During Weiss’s later years, she created a legacy for herself. In 1968, she published the first volume of Mémoires d’une Européenne. In 1971, she created the Foundation Louise Weiss. Weiss aimed to continue her action in favor of European unity and the sciences of peace. She was honored with the title Grand Officer of the Legion of Honor in 1976; then in 1981, Weiss donated to the town of Saverne her historical and ethnographic collections. Unfortunately, Weiss passed away in Paris nine years later at the age of 90.

Weiss hugely influenced France during her time. The impact is so great that there are lasting effects beyond her death to today. She has rightfully been recognized as “the grandmother of modern Europe” due to her monumental advocacy ventures. Weiss’s perilous and never-ending efforts through her journalism, books, documentaries, and advocacy created a better and peaceful society in all of Europe.
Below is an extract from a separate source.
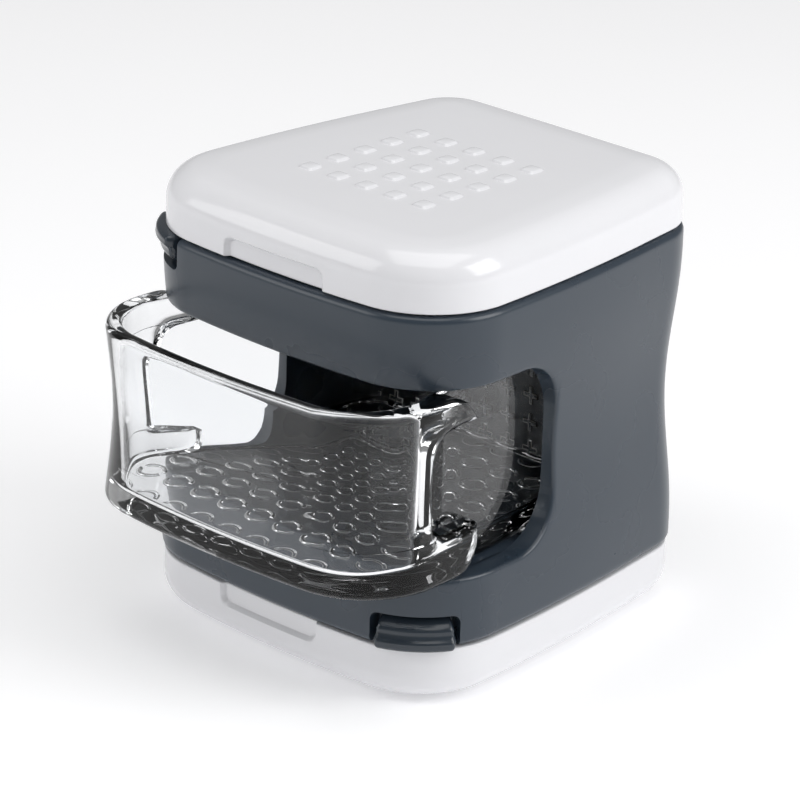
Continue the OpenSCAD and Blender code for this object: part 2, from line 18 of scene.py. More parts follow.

What the Project Means to Me

The Women Leading the Way project was a great opportunity to learn about suffragists other than the usual American suffragists such as Susan B. Anthony. This project allowed me to learn about the women in my family. In the process, I also found out some history about my mother’s native country, Haiti. I recognize and am incredibly grateful for those who fought in the 1900s around the world for women’s right to vote. I have also learned from conversations with my fellow female peers that not every woman is enjoying this right that I enjoy back in their home countries. This makes me upset and heartbroken. The Women Leading the Way Project has inspired me to have an opinion and want to tackle this obstacles for those who are still lacking these very basic rights. It was women influencing other women and working with one another that forced change. Reflecting on this project has made me realize that anyone can make a difference. Everyone should try to listen and hear their sisters, mothers, grandmothers, and any other woman in their life. It is imperative that people listen with open ears. Change is a matter of caring and listening.